Output exactly the lines that run from the line containing "front_wall_left();" through the line containing "cad_parts[node].hide_render = cad_parts[node].hide_viewport", with both ends included.

— BEGIN Input for this task —

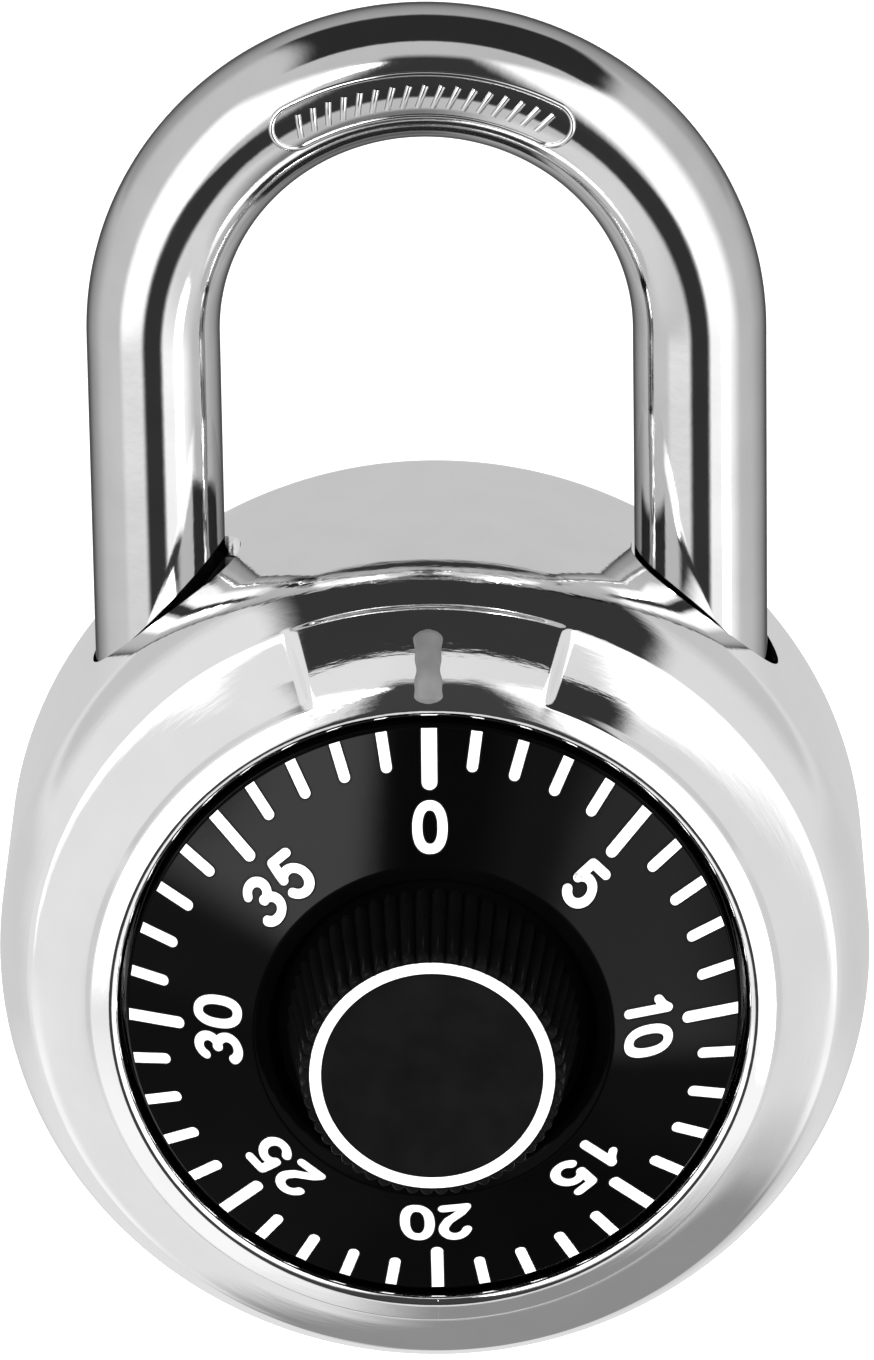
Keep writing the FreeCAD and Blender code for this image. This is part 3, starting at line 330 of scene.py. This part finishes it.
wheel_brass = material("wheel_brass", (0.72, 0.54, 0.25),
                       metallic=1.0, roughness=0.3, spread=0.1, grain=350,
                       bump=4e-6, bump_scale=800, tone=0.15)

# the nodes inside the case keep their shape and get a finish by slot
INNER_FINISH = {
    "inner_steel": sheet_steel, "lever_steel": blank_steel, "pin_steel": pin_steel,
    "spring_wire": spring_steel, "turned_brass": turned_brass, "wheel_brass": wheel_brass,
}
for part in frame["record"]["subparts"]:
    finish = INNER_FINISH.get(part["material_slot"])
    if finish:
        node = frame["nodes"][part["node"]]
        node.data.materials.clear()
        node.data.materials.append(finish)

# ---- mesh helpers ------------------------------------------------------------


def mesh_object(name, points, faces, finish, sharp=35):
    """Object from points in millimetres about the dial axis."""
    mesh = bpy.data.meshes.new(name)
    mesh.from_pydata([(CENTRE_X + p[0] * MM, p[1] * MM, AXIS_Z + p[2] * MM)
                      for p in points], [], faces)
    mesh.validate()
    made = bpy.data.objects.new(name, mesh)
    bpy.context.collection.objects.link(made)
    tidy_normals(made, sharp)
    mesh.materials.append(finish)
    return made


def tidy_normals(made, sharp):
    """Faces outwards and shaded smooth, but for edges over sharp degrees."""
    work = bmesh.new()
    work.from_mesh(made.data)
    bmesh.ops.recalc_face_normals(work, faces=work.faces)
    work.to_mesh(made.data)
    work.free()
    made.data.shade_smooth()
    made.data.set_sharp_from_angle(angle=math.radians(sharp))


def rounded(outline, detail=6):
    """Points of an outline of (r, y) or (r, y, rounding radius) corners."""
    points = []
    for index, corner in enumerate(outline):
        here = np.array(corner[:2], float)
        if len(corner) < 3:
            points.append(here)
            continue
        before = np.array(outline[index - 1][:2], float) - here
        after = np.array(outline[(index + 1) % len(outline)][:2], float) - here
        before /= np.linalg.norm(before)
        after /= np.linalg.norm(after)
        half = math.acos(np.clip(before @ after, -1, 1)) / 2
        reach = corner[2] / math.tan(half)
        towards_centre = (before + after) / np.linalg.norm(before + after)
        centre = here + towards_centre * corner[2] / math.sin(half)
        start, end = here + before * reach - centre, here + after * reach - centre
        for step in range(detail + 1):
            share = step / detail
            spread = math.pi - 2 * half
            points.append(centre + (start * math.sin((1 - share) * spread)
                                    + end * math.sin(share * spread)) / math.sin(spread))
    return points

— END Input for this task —
— BEGIN Input for this task —

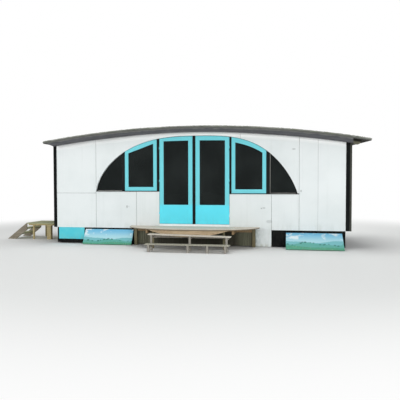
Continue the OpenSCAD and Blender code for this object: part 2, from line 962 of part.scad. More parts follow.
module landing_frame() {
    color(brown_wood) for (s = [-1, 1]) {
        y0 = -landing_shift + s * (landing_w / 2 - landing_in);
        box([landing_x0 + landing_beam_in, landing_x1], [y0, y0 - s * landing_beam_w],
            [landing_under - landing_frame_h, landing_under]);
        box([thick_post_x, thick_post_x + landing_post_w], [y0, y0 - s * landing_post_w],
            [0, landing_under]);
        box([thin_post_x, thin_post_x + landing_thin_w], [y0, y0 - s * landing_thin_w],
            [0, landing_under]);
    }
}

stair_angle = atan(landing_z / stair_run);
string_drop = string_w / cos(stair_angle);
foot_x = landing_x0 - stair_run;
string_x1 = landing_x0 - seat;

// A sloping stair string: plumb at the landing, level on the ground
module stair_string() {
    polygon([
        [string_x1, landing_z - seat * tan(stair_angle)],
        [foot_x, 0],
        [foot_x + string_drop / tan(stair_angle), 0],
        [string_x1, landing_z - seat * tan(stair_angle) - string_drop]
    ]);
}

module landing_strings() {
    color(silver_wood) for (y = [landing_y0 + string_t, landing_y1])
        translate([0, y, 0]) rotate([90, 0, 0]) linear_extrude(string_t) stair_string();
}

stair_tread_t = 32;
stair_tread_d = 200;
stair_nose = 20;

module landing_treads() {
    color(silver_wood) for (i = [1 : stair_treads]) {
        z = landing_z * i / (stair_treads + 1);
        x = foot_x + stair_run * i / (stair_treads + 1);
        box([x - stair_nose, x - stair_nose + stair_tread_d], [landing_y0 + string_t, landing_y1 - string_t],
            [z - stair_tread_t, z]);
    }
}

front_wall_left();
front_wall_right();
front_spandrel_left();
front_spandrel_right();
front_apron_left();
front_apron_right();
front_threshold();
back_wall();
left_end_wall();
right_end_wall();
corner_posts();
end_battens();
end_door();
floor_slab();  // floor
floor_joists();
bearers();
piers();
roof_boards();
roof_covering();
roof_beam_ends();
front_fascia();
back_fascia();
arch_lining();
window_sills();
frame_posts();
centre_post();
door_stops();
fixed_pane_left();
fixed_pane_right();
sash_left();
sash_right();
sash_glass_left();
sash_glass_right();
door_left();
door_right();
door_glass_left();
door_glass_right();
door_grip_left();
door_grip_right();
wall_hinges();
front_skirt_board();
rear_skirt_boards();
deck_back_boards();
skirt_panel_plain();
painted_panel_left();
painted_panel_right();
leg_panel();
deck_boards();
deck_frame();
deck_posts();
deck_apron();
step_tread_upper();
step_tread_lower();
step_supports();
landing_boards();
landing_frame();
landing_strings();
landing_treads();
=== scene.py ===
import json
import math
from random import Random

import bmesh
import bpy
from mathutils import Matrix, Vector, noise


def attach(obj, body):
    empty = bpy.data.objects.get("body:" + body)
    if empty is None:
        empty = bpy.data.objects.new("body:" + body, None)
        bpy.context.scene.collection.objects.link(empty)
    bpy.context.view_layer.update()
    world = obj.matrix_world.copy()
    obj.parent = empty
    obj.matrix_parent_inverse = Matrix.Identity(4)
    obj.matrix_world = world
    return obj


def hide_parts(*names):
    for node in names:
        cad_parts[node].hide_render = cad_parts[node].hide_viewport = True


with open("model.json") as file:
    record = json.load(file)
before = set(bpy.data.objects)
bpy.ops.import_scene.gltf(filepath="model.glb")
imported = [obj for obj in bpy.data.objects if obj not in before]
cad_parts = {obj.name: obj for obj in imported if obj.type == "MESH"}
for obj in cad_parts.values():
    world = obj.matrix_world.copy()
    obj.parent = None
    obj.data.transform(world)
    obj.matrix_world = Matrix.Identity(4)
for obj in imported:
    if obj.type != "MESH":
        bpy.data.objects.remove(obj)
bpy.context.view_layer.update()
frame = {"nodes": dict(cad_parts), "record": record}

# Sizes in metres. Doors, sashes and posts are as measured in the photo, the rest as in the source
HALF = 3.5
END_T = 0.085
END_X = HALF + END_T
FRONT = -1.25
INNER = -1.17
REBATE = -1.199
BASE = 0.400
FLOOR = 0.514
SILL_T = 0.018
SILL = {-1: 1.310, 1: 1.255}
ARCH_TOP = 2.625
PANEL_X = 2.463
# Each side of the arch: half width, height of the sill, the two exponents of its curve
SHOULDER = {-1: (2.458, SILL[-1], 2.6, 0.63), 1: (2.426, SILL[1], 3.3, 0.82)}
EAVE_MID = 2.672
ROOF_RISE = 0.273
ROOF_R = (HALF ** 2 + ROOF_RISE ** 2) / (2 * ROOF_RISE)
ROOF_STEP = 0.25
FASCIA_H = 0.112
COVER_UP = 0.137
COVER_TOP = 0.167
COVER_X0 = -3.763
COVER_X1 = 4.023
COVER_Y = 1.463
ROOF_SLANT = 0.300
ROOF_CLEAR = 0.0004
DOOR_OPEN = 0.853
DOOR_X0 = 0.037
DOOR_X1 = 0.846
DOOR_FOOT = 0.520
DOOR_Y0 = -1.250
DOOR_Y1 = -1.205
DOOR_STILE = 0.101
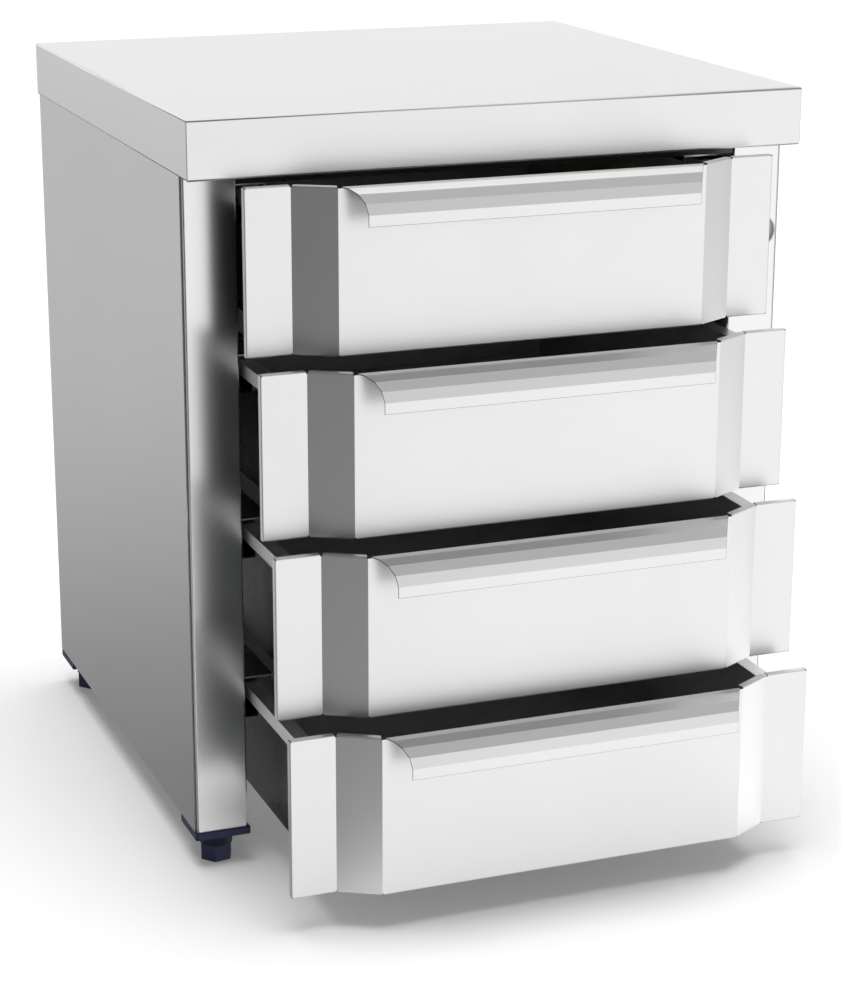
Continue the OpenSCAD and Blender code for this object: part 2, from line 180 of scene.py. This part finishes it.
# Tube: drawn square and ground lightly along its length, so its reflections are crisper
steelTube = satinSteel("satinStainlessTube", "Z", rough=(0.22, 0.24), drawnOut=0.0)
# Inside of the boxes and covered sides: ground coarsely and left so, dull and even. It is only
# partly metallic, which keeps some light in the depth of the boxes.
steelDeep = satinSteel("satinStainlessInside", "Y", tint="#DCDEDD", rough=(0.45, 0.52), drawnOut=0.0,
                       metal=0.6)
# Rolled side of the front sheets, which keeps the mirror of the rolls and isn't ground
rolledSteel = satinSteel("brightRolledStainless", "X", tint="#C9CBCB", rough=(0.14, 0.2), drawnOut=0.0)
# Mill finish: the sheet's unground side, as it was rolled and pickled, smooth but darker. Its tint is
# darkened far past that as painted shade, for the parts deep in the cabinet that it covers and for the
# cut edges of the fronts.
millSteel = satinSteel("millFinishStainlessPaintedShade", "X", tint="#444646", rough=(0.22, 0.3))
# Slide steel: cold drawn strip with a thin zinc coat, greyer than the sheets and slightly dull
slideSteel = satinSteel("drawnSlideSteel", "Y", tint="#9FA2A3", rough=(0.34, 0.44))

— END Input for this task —
— BEGIN Input for this task —

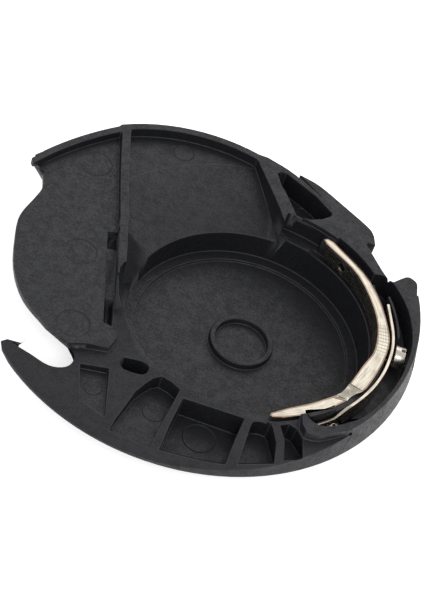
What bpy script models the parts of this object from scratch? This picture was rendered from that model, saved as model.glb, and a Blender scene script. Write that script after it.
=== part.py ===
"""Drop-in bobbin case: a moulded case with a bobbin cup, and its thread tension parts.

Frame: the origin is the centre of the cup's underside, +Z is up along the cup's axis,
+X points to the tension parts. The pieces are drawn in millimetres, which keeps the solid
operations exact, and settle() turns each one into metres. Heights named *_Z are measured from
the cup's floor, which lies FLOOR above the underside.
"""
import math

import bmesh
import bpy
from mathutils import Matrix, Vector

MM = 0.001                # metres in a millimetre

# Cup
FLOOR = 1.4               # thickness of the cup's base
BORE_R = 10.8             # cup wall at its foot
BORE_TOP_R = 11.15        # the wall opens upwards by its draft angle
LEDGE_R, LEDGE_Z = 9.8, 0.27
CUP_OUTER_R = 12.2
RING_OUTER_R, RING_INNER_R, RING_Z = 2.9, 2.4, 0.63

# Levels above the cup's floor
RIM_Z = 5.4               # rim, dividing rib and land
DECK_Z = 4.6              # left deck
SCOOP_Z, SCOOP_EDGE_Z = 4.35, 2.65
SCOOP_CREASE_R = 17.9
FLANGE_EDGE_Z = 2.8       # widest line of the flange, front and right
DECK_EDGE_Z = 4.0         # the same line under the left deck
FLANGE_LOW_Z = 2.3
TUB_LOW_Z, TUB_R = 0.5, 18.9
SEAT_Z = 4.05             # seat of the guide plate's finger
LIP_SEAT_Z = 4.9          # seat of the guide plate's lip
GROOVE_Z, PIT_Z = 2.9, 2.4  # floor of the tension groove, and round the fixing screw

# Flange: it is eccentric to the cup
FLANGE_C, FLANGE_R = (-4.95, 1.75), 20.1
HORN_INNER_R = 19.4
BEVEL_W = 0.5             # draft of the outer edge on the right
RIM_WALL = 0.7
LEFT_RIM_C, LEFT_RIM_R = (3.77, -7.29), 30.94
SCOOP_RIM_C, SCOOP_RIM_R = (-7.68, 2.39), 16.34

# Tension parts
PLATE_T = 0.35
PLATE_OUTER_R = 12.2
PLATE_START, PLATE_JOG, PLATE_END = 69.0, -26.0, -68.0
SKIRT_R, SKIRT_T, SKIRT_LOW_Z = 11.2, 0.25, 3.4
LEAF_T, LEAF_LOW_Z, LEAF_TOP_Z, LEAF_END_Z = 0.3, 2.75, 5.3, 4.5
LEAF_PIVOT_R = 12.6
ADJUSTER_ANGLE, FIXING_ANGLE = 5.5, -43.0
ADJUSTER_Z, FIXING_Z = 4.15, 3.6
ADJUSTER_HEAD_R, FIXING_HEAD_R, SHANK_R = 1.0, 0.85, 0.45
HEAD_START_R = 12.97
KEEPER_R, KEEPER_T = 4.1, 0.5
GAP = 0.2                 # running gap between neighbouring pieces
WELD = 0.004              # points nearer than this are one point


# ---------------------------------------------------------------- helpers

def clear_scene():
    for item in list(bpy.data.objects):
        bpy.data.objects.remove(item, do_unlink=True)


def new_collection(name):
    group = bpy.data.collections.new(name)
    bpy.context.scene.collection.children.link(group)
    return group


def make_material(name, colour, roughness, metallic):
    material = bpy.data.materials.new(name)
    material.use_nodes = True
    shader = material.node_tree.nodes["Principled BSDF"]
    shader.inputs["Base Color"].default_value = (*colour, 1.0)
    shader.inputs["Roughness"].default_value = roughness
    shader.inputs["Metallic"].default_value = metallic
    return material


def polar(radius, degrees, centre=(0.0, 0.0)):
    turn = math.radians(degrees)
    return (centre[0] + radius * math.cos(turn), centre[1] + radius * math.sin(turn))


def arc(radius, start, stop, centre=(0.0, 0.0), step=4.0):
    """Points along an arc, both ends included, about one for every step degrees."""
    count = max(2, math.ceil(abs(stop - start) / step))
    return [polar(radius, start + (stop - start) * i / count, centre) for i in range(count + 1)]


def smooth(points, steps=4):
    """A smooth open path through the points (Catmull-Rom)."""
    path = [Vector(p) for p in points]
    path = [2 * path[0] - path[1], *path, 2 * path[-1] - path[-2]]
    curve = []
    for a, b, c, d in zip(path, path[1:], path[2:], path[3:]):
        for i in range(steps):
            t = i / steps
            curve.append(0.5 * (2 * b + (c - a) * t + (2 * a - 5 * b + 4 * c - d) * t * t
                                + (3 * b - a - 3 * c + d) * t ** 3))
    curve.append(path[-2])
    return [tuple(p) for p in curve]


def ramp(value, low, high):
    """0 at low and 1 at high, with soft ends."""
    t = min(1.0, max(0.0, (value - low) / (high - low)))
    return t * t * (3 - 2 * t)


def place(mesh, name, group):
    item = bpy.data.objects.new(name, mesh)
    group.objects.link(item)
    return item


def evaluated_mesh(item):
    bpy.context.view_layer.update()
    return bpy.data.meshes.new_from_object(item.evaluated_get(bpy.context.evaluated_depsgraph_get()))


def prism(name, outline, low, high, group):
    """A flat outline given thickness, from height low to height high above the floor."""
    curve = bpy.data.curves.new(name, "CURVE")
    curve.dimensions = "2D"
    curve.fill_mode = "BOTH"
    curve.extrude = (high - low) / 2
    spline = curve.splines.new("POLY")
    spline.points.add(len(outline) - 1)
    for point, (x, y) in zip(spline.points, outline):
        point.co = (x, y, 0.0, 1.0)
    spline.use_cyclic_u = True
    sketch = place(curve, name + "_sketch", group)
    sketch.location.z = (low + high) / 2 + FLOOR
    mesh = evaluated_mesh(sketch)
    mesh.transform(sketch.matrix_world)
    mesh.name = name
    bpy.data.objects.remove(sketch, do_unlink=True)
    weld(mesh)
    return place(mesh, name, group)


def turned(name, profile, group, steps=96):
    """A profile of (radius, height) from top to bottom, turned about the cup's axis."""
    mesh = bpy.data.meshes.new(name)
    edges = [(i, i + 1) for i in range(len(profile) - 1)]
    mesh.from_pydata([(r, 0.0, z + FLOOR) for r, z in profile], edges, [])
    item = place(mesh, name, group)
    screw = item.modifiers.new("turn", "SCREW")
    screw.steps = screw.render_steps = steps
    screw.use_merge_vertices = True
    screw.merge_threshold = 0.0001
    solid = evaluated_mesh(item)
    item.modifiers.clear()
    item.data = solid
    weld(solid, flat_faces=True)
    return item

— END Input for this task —

▸ Exercise response:
front_wall_left();
front_wall_right();
front_spandrel_left();
front_spandrel_right();
front_apron_left();
front_apron_right();
front_threshold();
back_wall();
left_end_wall();
right_end_wall();
corner_posts();
end_battens();
end_door();
floor_slab();  // floor
floor_joists();
bearers();
piers();
roof_boards();
roof_covering();
roof_beam_ends();
front_fascia();
back_fascia();
arch_lining();
window_sills();
frame_posts();
centre_post();
door_stops();
fixed_pane_left();
fixed_pane_right();
sash_left();
sash_right();
sash_glass_left();
sash_glass_right();
door_left();
door_right();
door_glass_left();
door_glass_right();
door_grip_left();
door_grip_right();
wall_hinges();
front_skirt_board();
rear_skirt_boards();
deck_back_boards();
skirt_panel_plain();
painted_panel_left();
painted_panel_right();
leg_panel();
deck_boards();
deck_frame();
deck_posts();
deck_apron();
step_tread_upper();
step_tread_lower();
step_supports();
landing_boards();
landing_frame();
landing_strings();
landing_treads();
=== scene.py ===
import json
import math
from random import Random

import bmesh
import bpy
from mathutils import Matrix, Vector, noise


def attach(obj, body):
    empty = bpy.data.objects.get("body:" + body)
    if empty is None:
        empty = bpy.data.objects.new("body:" + body, None)
        bpy.context.scene.collection.objects.link(empty)
    bpy.context.view_layer.update()
    world = obj.matrix_world.copy()
    obj.parent = empty
    obj.matrix_parent_inverse = Matrix.Identity(4)
    obj.matrix_world = world
    return obj


def hide_parts(*names):
    for node in names:
        cad_parts[node].hide_render = cad_parts[node].hide_viewport = True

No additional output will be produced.